Mesquite Horseradish Mustard

Our Mesquite Horseradish Mustard is a wonderful combination of grainy stone-ground mustard and smokey mesquite with a hint of white wine. It’s a great balance for any sandwich, potato salad, or charcuterie board. Use as is on sandwiches, burgers, and brats, or in your favorite recipe instead of yellow mustard for a smoky, tangy kick.


Oyster Cheddar Pie
Servings: 10-12

5 tablespoons unsalted butter, divided
¼ cup finely chopped onion
¼ cup finely chopped green bell pepper
¼ cup finely chopped celery
2 green onions, finely chopped 
1 teaspoon minced garlic
¼ cup dry white wine
2 (16-ounce) containers freshly shucked oysters, drained 
2 tablespoons all-purpose flour
2/3 cup heavy cream
¼ cup shredded sharp cheddar
¼ cup shredded mozzarella
2 tablespoons F+F Mesquite Horseradish Mustard 
1 tablespoon dried parsley
1 teaspoon crushed red pepper 
Salt and black pepper
12 small pie crusts

1.	Preheat oven to 350°F. 
2.	Melt 2 tablespoons of the butter in a pan and sauté the onion, bell pepper, celery and green onion until soft, 5-7 minutes. 
3.	Stir in the garlic and stir 1 minute more. 
4.	Add the white wine and cook until thoroughly evaporated. 
5.	Add the oysters and simmer until cooked, stirring often, about 5 minutes.
6.	In a separate pan, melt 1 tablespoon butter and stir in the flour until incorporated. 
7.	Add the cream and continue stirring until the mixture is smooth and thickened. 
8.	Add the cheeses and F+F Mesquite Horseradish Mustard, stirring until cheese is melted. 
9.	Add the parsley and crushed red pepper. Season to taste with salt and pepper. 
10.	Combine cheese sauce with the oyster mixture.
11.	 Fill pie crusts about halfway up the side, making sure there’s an oyster in each. 
12.	Melt the remaining 2 tablespoons butter and combine with the breadcrumbs in a bowl. 
13.	Generously sprinkle the top of each oyster pie with breadcrumbs and bake until bubbly, about 10 minutes. 
14.	Switch oven to broil and cook only until golden brown on top. Let cool a little before serving.

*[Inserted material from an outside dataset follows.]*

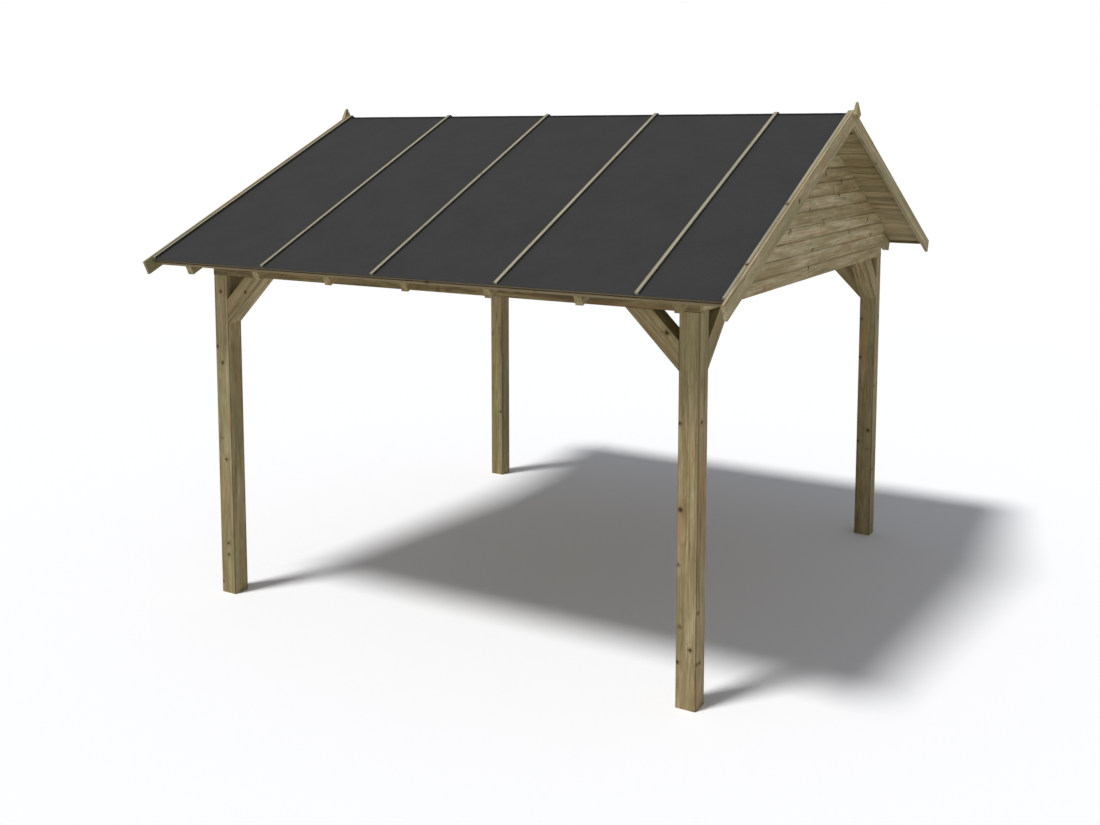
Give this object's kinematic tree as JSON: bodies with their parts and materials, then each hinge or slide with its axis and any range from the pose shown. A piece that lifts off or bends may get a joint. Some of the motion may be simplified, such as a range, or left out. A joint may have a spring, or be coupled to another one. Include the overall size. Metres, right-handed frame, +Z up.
{
  "type": "garden pergola",
  "caption": "Open-sided garden pergola: square timber posts with knee braces carry a double-pitch felted roof with weatherboarded gables, to shade a seating area.",
  "frame": {"origin": "on the ground, below the middle of the roof", "axes": "+X along the ridge towards the right gable, +Y towards the back eave, +Z up; the front eave faces -Y"},
  "size_m": [4.114, 4.2, 3.3091],
  "materials": {
    "post_wood": "planed, pressure-treated softwood",
    "beam_wood": "planed, pressure-treated softwood",
    "brace_wood": "planed, pressure-treated softwood",
    "rafter_wood": "planed, pressure-treated softwood",
    "deck_wood": "planed, pressure-treated softwood",
    "cladding_wood": "planed, pressure-treated softwood",
    "trim_wood": "planed, pressure-treated softwood",
    "roof_felt": "matt sanded bitumen felt"
  },
  "bodies": {
    "root": {"post_front_left": "post_wood", "post_front_right": "post_wood", "post_back_left": "post_wood", "post_back_right": "post_wood", "eave_beam_front": "beam_wood", "eave_beam_back": "beam_wood", "tie_beam_left": "beam_wood", "tie_beam_right": "beam_wood", "brace_eave_front_left": "brace_wood", "brace_eave_front_right": "brace_wood", "brace_eave_back_left": "brace_wood", "brace_eave_back_right": "brace_wood", "brace_gable_front_left": "brace_wood", "brace_gable_front_right": "brace_wood", "brace_gable_back_left": "brace_wood", "brace_gable_back_right": "brace_wood", "ridge_board": "rafter_wood", "rafter_front_1": "rafter_wood", "rafter_front_2": "rafter_wood", "rafter_front_3": "rafter_wood", "rafter_front_4": "rafter_wood", "rafter_front_5": "rafter_wood", "rafter_front_6": "rafter_wood", "rafter_front_7": "rafter_wood", "rafter_back_1": "rafter_wood", "rafter_back_2": "rafter_wood", "rafter_back_3": "rafter_wood", "rafter_back_4": "rafter_wood", "rafter_back_5": "rafter_wood", "rafter_back_6": "rafter_wood", "rafter_back_7": "rafter_wood", "roof_boards_front": "deck_wood", "roof_boards_back": "deck_wood", "eave_strip_front": "trim_wood", "eave_strip_back": "trim_wood", "roof_felt_front": "roof_felt", "roof_felt_back": "roof_felt", "felt_battens_front": "trim_wood", "felt_battens_back": "trim_wood", "bargeboard_front_left": "trim_wood", "bargeboard_front_right": "trim_wood", "bargeboard_back_left": "trim_wood", "bargeboard_back_right": "trim_wood", "gable_cladding_left": "cladding_wood", "gable_cladding_right": "cladding_wood", "finial_left": "trim_wood", "finial_right": "trim_wood"}
  },
  "joints": []
}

Bacon Wrapped Grilled Brats

Prep Time: 10-15 minutes 
Grill Time: 10-15 minutes
Servings: 12

6 brats, sliced into 1-1/2 inch lengths
1 pound bacon, sliced in half, then fourths 
Bamboo skewers

1.	Soak bamboo skewers and toothpicks in water at least 30 minutes before grilling. 
2.	Prepare grill; allow coals to die down until ash is formed, approximately 30 minutes after lighting. 
3.	Wrap bacon pieces around brats and secure with toothpicks. Slide onto skewers. 
4.	Place on grill; leave until bacon is crisp (keep a spray bottle handy in case grease causes flames to rise up) and brats are crisping around the edges. 
5.	Slide brats off skewers and remove toothpicks, if desired, before serving. 
6.	Serve with your choice of F+F Mesquite Horseradish Mustard, F+F Champagne Honey Mustard, 	and/or F+F Lemon Dill+ Caper Horseradish Dip.